WORK INSTRUCTIONS
Quote the listing below in its entirety.

------------

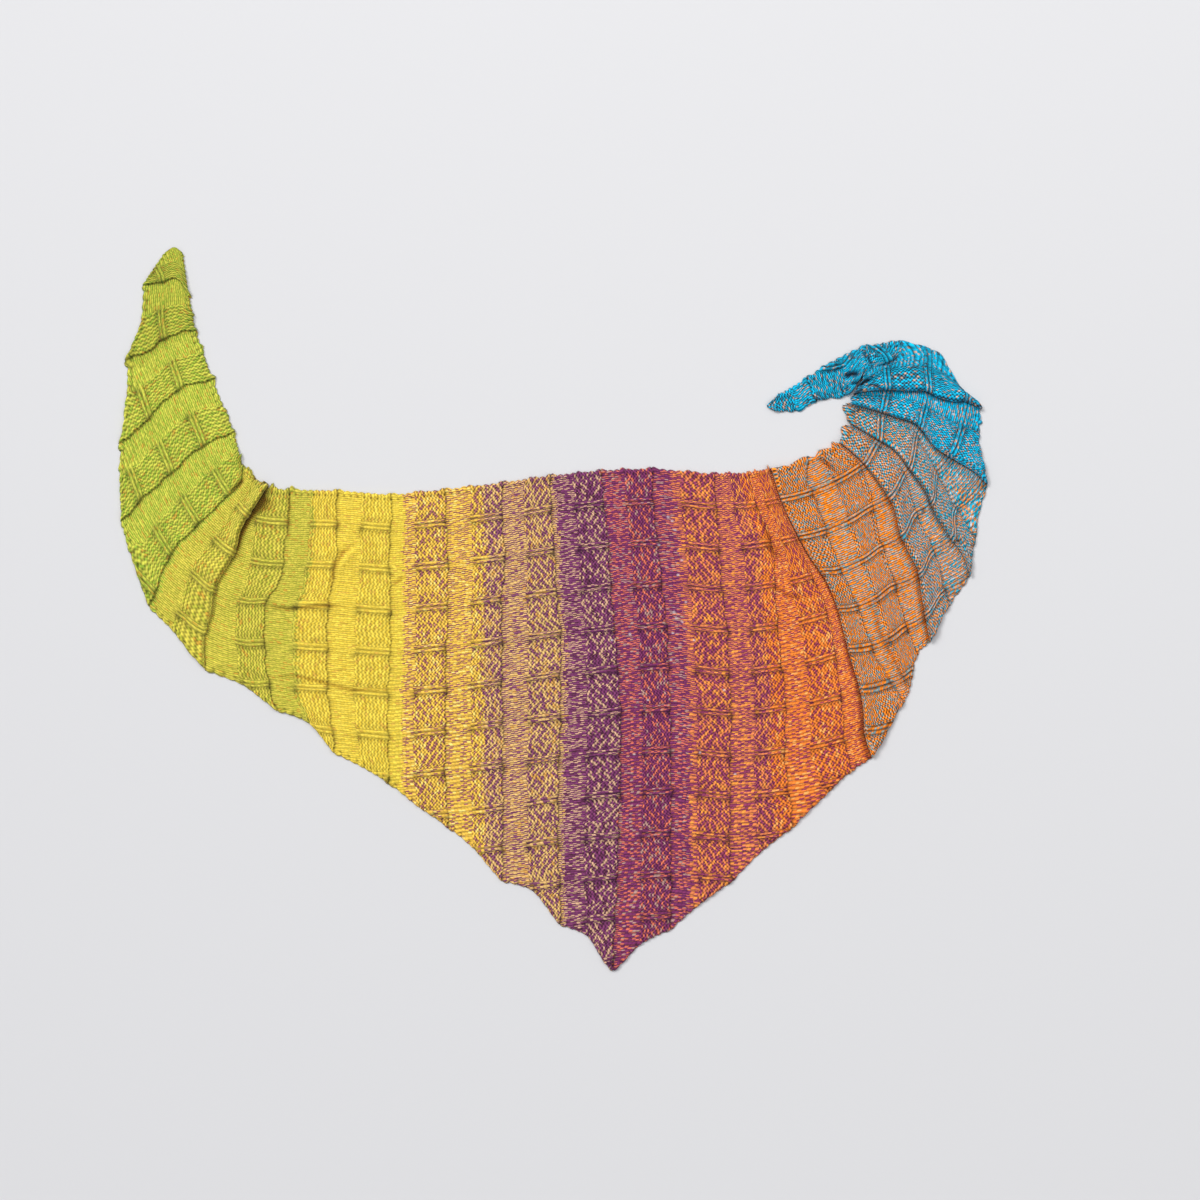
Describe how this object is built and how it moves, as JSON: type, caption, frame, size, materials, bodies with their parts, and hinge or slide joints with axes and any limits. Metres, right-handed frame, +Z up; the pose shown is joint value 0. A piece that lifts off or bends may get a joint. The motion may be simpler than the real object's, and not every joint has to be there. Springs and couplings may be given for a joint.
{
  "type": "knitted shawl",
  "caption": "Hand-knitted crescent shawl with textured purl blocks and colours from lime to plum to blue, laid flat with pleats at both wings and a turned-in tip.",
  "frame": {"origin": "centre of the bounding box, on the table that the shawl lies on", "axes": "+X along the selvedge from the lime wing to the blue tip, +Y away from the point towards the selvedge, +Z up from the table to the right side of the knitting"},
  "size_m": [0.9542, 0.7942, 0.0178],
  "materials": {
    "knit_wing_left_lime": "soft matt wool knit in lime with olive and yellow flecks",
    "knit_field_yellow": "soft matt wool knit, lime shading to golden yellow",
    "knit_field_gold_plum": "marled wool knit of yellow and plum strands, half and half at its right",
    "knit_field_plum": "marled wool knit, plum with straw flecks and then with coral flecks",
    "knit_field_rust": "marled wool knit of plum and orange strands, mostly orange at its right",
    "knit_fan_amber": "marled wool knit of orange with grey-blue strands",
    "knit_fan_slate": "marled wool knit of orange and blue strands, half and half",
    "knit_fan_teal": "marled wool knit of orange and blue strands, half and half",
    "knit_bend_blue": "marled wool knit, cyan blue with grey and orange flecks",
    "knit_tip_blue": "marled wool knit, cyan blue with grey and orange flecks"
  },
  "bodies": {
    "root": {"wing_left_lime": "knit_wing_left_lime", "field_yellow": "knit_field_yellow", "field_gold_plum": "knit_field_gold_plum", "field_plum": "knit_field_plum", "field_rust": "knit_field_rust", "fan_amber": "knit_fan_amber", "fan_slate": "knit_fan_slate", "fan_teal": "knit_fan_teal", "bend_blue": "knit_bend_blue", "tip_blue": "knit_tip_blue"}
  },
  "joints": []
}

------------

CORRECT RESULT
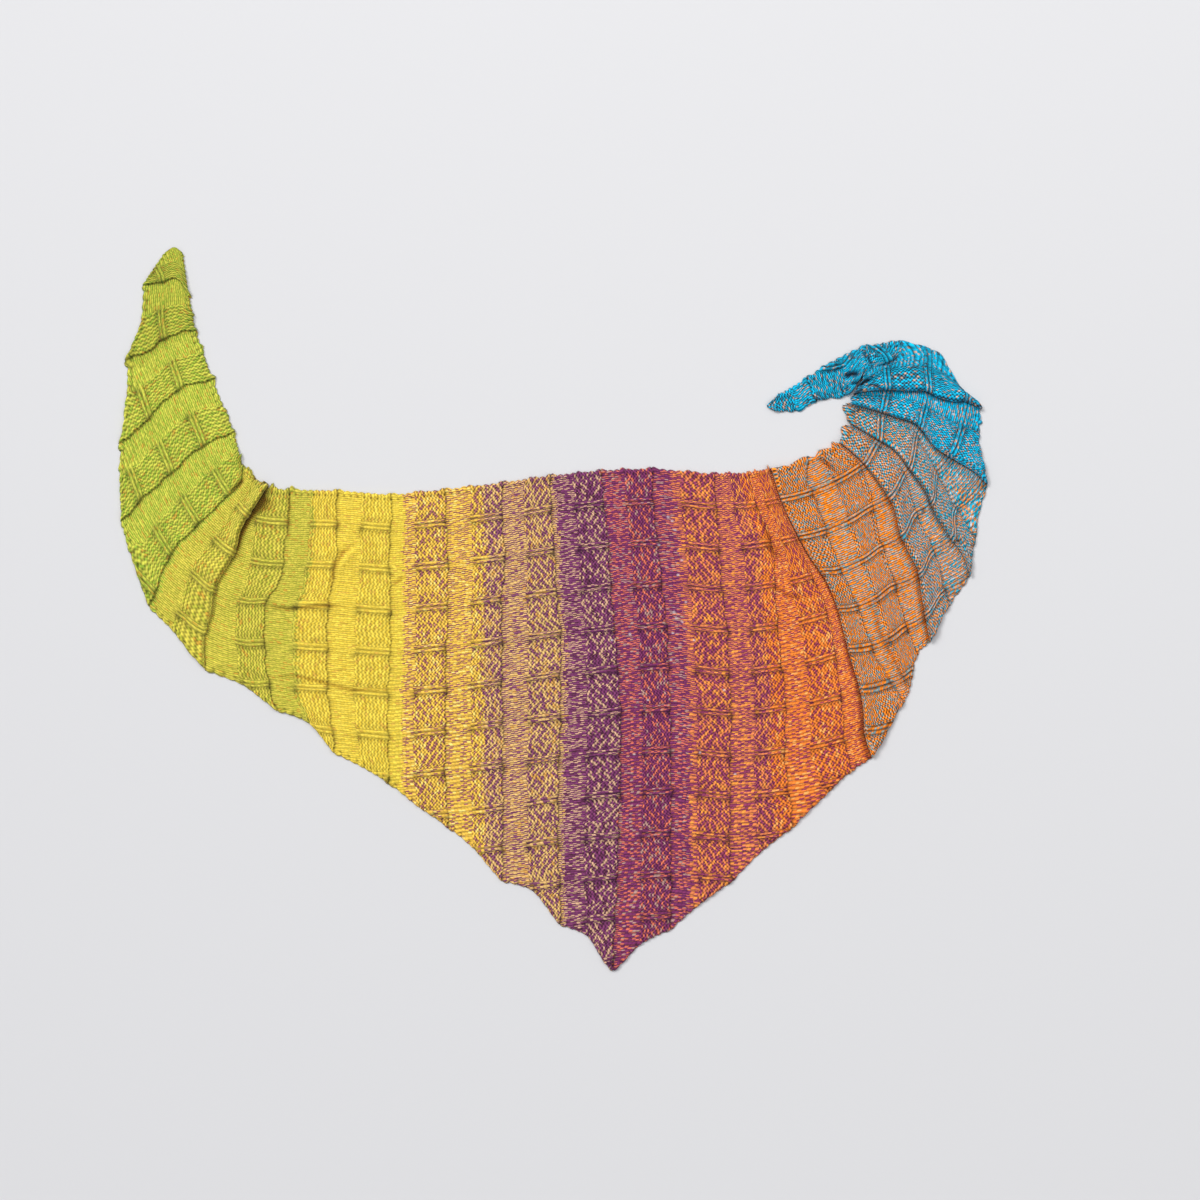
Describe how this object is built and how it moves, as JSON: type, caption, frame, size, materials, bodies with their parts, and hinge or slide joints with axes and any limits. Metres, right-handed frame, +Z up; the pose shown is joint value 0. A piece that lifts off or bends may get a joint. The motion may be simpler than the real object's, and not every joint has to be there. Springs and couplings may be given for a joint.
{
  "type": "knitted shawl",
  "caption": "Hand-knitted crescent shawl with textured purl blocks and colours from lime to plum to blue, laid flat with pleats at both wings and a turned-in tip.",
  "frame": {"origin": "centre of the bounding box, on the table that the shawl lies on", "axes": "+X along the selvedge from the lime wing to the blue tip, +Y away from the point towards the selvedge, +Z up from the table to the right side of the knitting"},
  "size_m": [0.9542, 0.7942, 0.0178],
  "materials": {
    "knit_wing_left_lime": "soft matt wool knit in lime with olive and yellow flecks",
    "knit_field_yellow": "soft matt wool knit, lime shading to golden yellow",
    "knit_field_gold_plum": "marled wool knit of yellow and plum strands, half and half at its right",
    "knit_field_plum": "marled wool knit, plum with straw flecks and then with coral flecks",
    "knit_field_rust": "marled wool knit of plum and orange strands, mostly orange at its right",
    "knit_fan_amber": "marled wool knit of orange with grey-blue strands",
    "knit_fan_slate": "marled wool knit of orange and blue strands, half and half",
    "knit_fan_teal": "marled wool knit of orange and blue strands, half and half",
    "knit_bend_blue": "marled wool knit, cyan blue with grey and orange flecks",
    "knit_tip_blue": "marled wool knit, cyan blue with grey and orange flecks"
  },
  "bodies": {
    "root": {"wing_left_lime": "knit_wing_left_lime", "field_yellow": "knit_field_yellow", "field_gold_plum": "knit_field_gold_plum", "field_plum": "knit_field_plum", "field_rust": "knit_field_rust", "fan_amber": "knit_fan_amber", "fan_slate": "knit_fan_slate", "fan_teal": "knit_fan_teal", "bend_blue": "knit_bend_blue", "tip_blue": "knit_tip_blue"}
  },
  "joints": []
}